Indian BPO firm in Fortune list

Monday, 08 December 2003, 20:30 IST
Printer Print Email Email
NEW DELHI: An Indian business process outsourcing (BPO) firm has been identified by Fortune business magazine as one of the six most impressive start-ups globally. Bangalore-based midsize 24/7 Customer has managed to bag contracts from blue-chip customers despite competition from marquee Indian technology companies, said Fortune in a report, "Tech@Work: Start-ups Are Back", posted on its website Monday. Shanmugam Nagarajan and P.V. Kannan, who had started and sold a customer-relationship-management software company for $140 million in the 1990s, founded 24/7 in 2000. "Unlike its Indian rivals, which specialise in software, 24/7 has staked out the much more prosaic field of customer service and tech support.

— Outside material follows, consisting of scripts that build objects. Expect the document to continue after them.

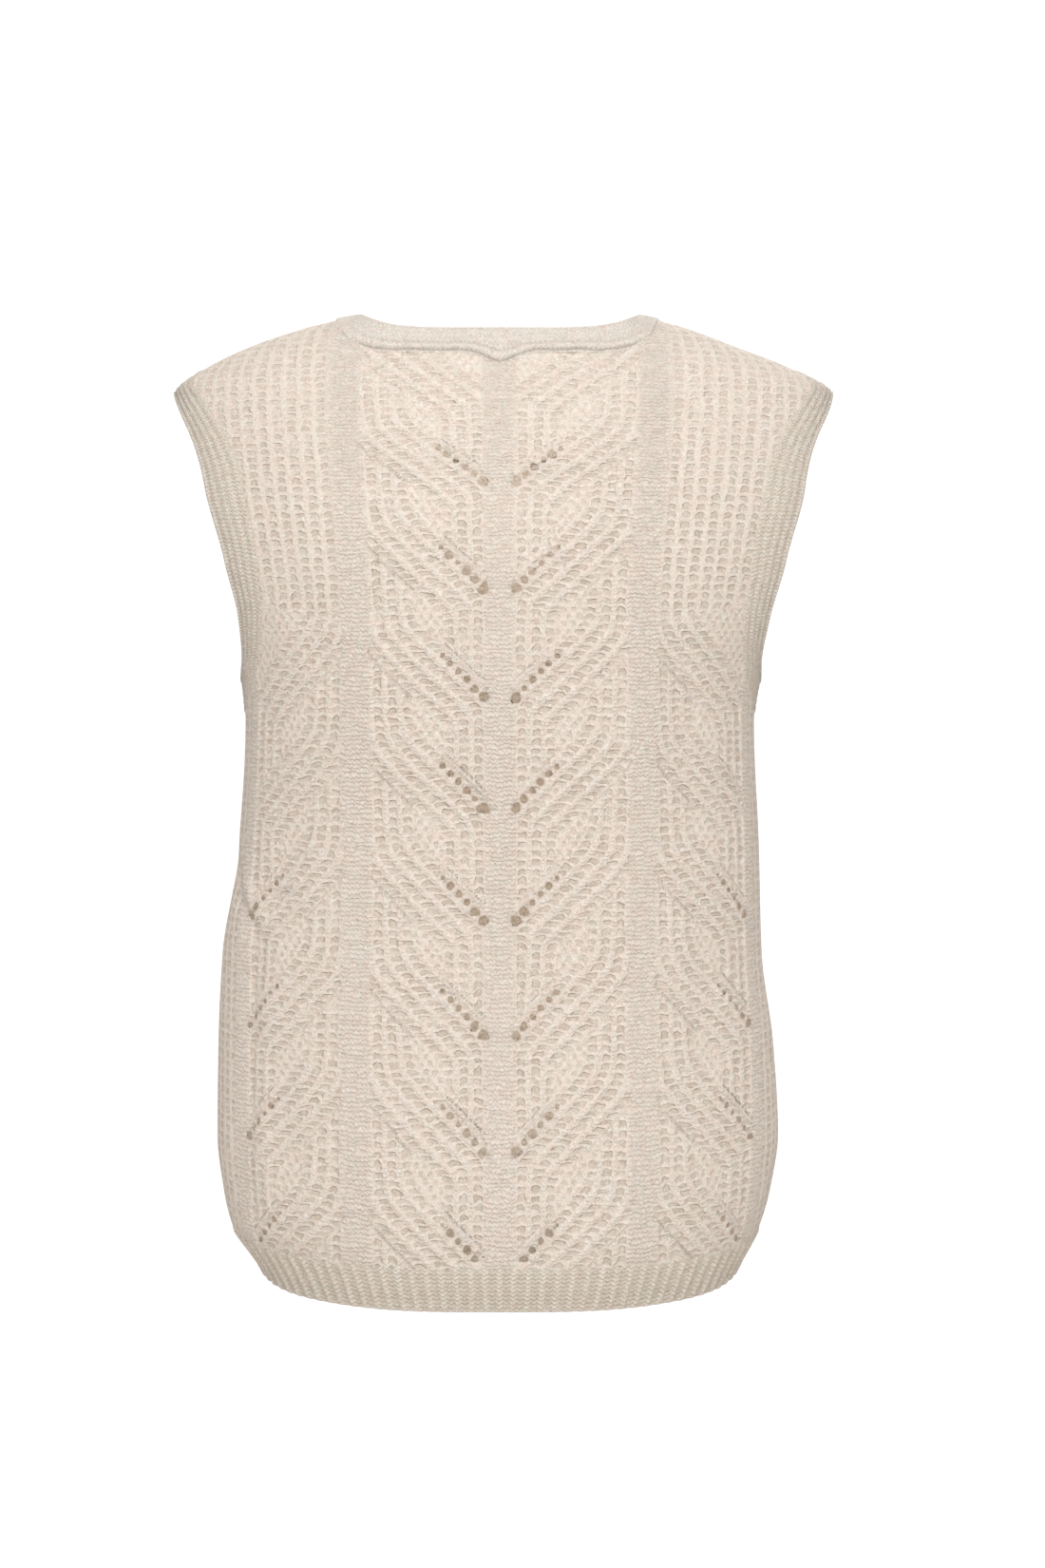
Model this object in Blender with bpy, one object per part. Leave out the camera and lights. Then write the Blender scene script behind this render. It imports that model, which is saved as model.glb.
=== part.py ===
"""Knitted lace sweater vest in its hollow worn form, with no wearer.

Frame: +Z up, +Y the front of the vest, +X the right side of whoever wears it. The origin lies
midway between the shoulders, level with the points where the neckband meets the shoulder seams.

The worn form is a stack of level rings, squared ellipses whose half widths and depths come from
SECTIONS. Both panels and the neckband are regions of that form, laid out like flat pattern
pieces: `run` is the distance along a level ring from the centre of the panel, and `height` is z.
Lengths are in millimetres until a mesh is written.
"""

import math

import bmesh
import bpy
import numpy as np
from mathutils import Vector
from mathutils.geometry import delaunay_2d_cdt

METRE = 0.001  # one millimetre in metres

# ---- The cloth ------------------------------------------------------------------------------
WALL = 1.8  # plain knit between the ridges
RIDGE = 1.2  # how far a rib or a lace ridge stands proud of it
LADDER_MIDDLE = 0.6  # the purl ladder between its two edge ridges
SEAM_GAP = 0.3  # between neighbouring pieces
STITCH = 2.9  # width of one stitch
RIB = 8.2  # one rib and one furrow of the hem

# ---- The worn form: level rings, from the neck down -----------------------------------------
# Half widths at the wearer's left (-X) and right (+X), and depths behind and before the
# shoulder line.
SECTIONS = (
    # height, left, right, back, front
    (8.0, 66.0, 66.0, 48.0, 34.0),
    (0.0, 90.5, 90.0, 56.0, 42.0),
    (-4.0, 102.0, 98.0, 58.5, 45.0),
    (-9.0, 122.0, 116.0, 61.5, 48.5),
    (-20.0, 155.0, 145.5, 67.5, 56.0),
    (-34.0, 184.0, 181.0, 74.0, 65.0),
    (-49.0, 202.0, 205.5, 80.0, 74.0),
    (-70.0, 205.0, 210.0, 86.5, 86.0),
    (-110.0, 203.5, 210.0, 95.5, 104.0),
    (-155.0, 188.0, 195.0, 101.5, 120.0),
    (-190.0, 170.5, 175.5, 104.0, 127.0),
    (-220.0, 161.0, 162.0, 104.5, 128.0),
    (-252.0, 158.5, 157.5, 104.0, 126.0),
    (-335.0, 163.5, 161.0, 99.0, 116.0),
    (-395.0, 173.5, 163.0, 100.5, 113.0),
    (-450.0, 176.0, 170.0, 106.0, 114.0),
    (-506.0, 176.5, 173.0, 112.5, 117.0),
    (-540.0, 172.5, 168.0, 115.0, 118.0),
    (-561.0, 167.5, 162.0, 115.0, 117.0),
    (-586.0, 153.0, 151.5, 111.5, 113.0),
    (-612.0, 144.0, 142.0, 106.0, 108.0),
)
SQUARENESS = 2.3  # 2 is an ellipse; more is squarer

# ---- Neck, armholes and hem -----------------------------------------------------------------
NECK_SEAM_TOP = -3.6  # where the band's seam crosses the shoulder
BACK_NECK_DROP = 14.5
BACK_BAND = 12.7  # height of the band at the centre back, upright
FRONT_NECK_DROP = 72.0
FRONT_BAND = 15.0
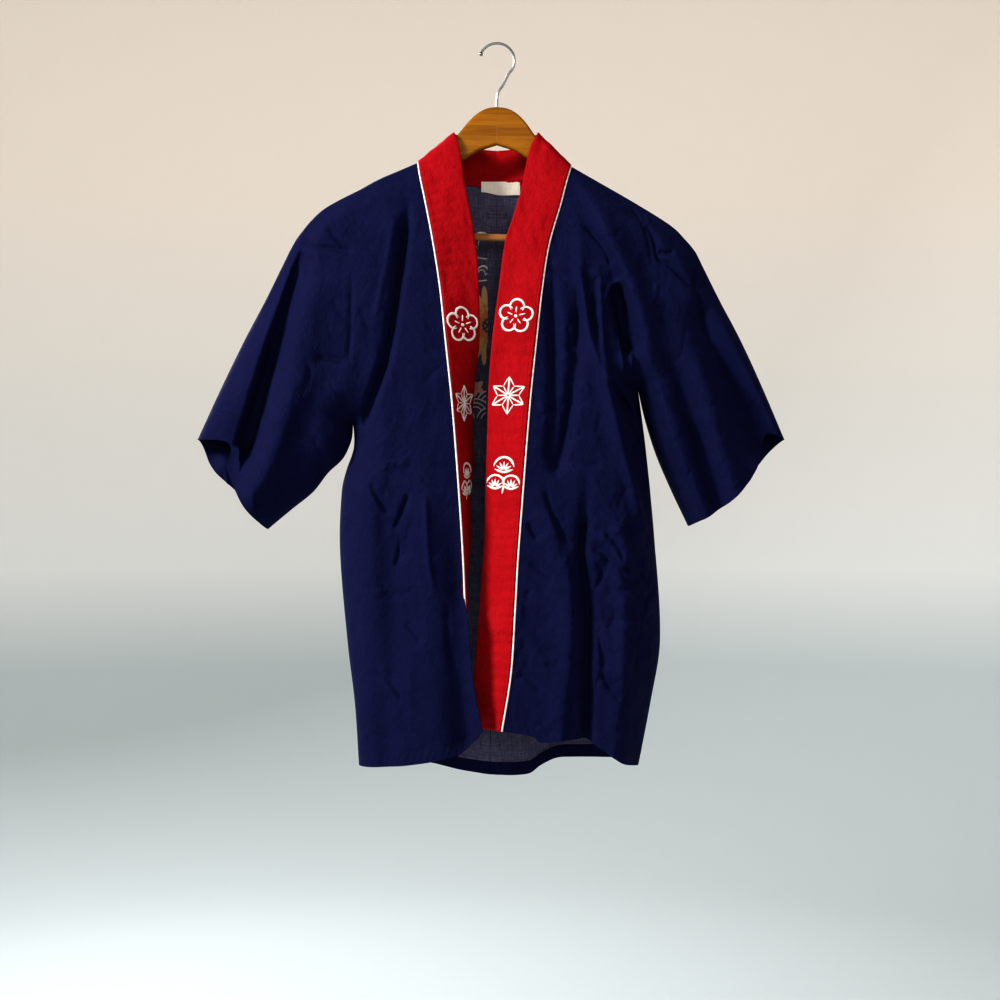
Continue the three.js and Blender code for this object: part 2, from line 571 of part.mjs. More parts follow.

It routes customer calls via the Internet to India and answers them there," said Fortune. "Managing phone banks generally drives chief information officers nuts. Operators' computers frequently go down, and they are typically not savvy enough to fix glitches themselves," it said. "Supporting such operations eats up oodles of IT staff time. 24/7 eliminates this headache, and its software also enables customers to monitor how their contract reps in India are doing." The magazine said America's race to outsource jobs to low cost destinations has made 24/7 thrive. Sales of the company are running at about $30 million a year, with profits before tax approaching $5 million. 24/7 believes it can offer better quality service than exists in the US, where customer service jobs rank just above burger flipping in terms of pay and status, Kannan told Fortune. "In India, they are considered solid, middle-class jobs that attract college graduates," he said. Fortune said despite competition from established Indian players like Wipro, Infosys, and Tata Consultancy Services, 24/7 had assembled an impressive list of customers, including two of the top five credit card banks. Other start-ups listed in the Fortune list include Palo Alto-based VMware, San Jose firm Airespace, Lisbon's Out Systems, Austin-based Zilliant, and PSS Systems in Palo Alto. On the global start-up scenario, Fortune said the atmosphere had changed, with venture capitalists eyeing investment opportunities. "Start-ups once again are eagerly eyeing the corporate tech budget as enterprise IT purchasing has begun to turn back up," it said. "Yet this is no mindless return to the tech boom."